RAB'bin iyiliğini göreceğimden kuşkum yok.

Umudunu RAB'be bağla,

Güçlü ve yürekli ol;

Umudunu RAB'be bağla!

 

  1. Okuma Fil 3,17 - 4,1

Kardeşler, hep birlikte beni örnek alın. Size verdiğimiz örneğe göre yaşayanlara dikkatle bakın. Size defalarca söylediğim gibi, şimdi de gözyaşları içinde tekrar söylüyorum: birçok kişi Mesih'in çarmıhına düşman olarak yaşıyor. Bunların sonu yıkımdır. Bunların tanrısı mideleridir. Ayıplarıyla övünür, yalnız bu dünyayı düşünürler. Oysa bizim vatanımız göklerdedir. Ve oradan, Kurtarıcı olan Rab İsa Mesih'i bekliyoruz.

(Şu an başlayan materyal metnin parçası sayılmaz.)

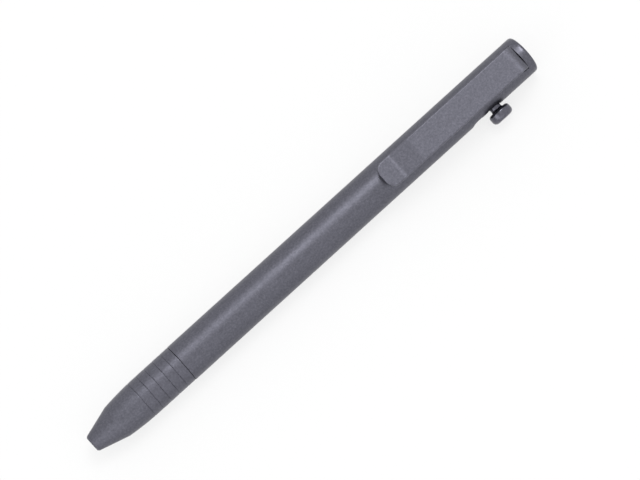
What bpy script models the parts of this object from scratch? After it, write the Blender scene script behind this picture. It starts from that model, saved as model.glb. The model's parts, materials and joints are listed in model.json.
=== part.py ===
"""Bolt action pen: a turned metal pen with a slotted barrel, a side bolt and a strap clip.

The pen lies along X as it comes to rest on a table, on its barrel and on the rim of its
knob, with its nose towards -X. The world's origin is on the table, under the middle of the
pen's box. Every piece is placed in the pen's own frame, before the pen is rolled onto its
knob: X is the station, which is the distance from the nose face along the pen's axis, the
clip is straight up, and the knob points towards -Y.
"""

import math

import bmesh
import bpy
from mathutils import Euler, Matrix, Vector

MM = 0.001
DEGREE = math.pi / 180
FULL_TURN = 2 * math.pi
QUARTER_TURN = math.pi / 2

# Clearances
RUN_CLEARANCE = 0.05 * MM
SEAT_CLEARANCE = 0.05 * MM
RING_CLEARANCE = 0.02 * MM
OVERRUN = 1.0 * MM

# Casing
CAP_LENGTH = 30.3 * MM
BARREL_RADIUS = 5.2 * MM
PEN_BORE_RADIUS = 3.25 * MM
RIM_ROUND = 1.5 * MM
BORE_CHAMFER = 0.1 * MM
SEAM_CHAMFER = 0.15 * MM
SEAM_GAP = 0.06 * MM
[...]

O, her şeyi kendine bağlı kılmaya yeterli olan gücünün etkinliğiyle bizim zavallı bedenlerimizi değiştirip kendi yüce bedenine benzer hale getirecektir. Bu nedenle, ey sevgililer, sevincim, başımın tacı, içten özlediğim sevgili kardeşlerim, böylece Rab'de dimdik durun.

 

İncil Lk 9,28-36

Bu sözleri söyledikten yaklaşık sekiz gün sonra İsa, yanına Petrus, Yuhanna ve Yakup'u alarak dua etmek üzere dağa çıktı. İsa dua ederken yüzünün görünümü değişti, giysileri şimşek gibi parıldayan bir beyazlığa büründü. O anda görkemli bir şekilde ortalıkta beliren iki kişi İsa'yla konuşmaya başladılar. Bunlar Musa ile İlyas'tı. İsa'nın yakında Kudüs'te gerçekleşecek olan ayrılışını konuşuyorlardı. Petrus ile yanındakilerin üzerine uyku çökmüştü. Ama uykuları iyice dağılınca İsa'nın görkemini ve yanında duran iki kişiyi gördüler. Bunlar İsa'nın yanından ayrılırken Petrus İsa'ya, «Efendimiz» dedi, «burada bulunmamız ne iyi oldu! Üç çardak kuralım: biri sana, biri Musa'ya, biri de İlyas'a.» Aslında ne söylediğinin farkında değildi. Petrus daha bunları söylerken bir bulut gelip onları gölgeledi. Bulut onların etrafını sarınca korktular. Buluttan gelen bir ses, «Bu benim Oğlumdur, seçilmiş Olan'dır. O'nu dinleyin!» dedi. Ses kesilince İsa'nın tek başına olduğu görüldü. Öğrenciler bunu gizli tuttular ve o günlerde hiç kimseye gördüklerinden söz etmediler.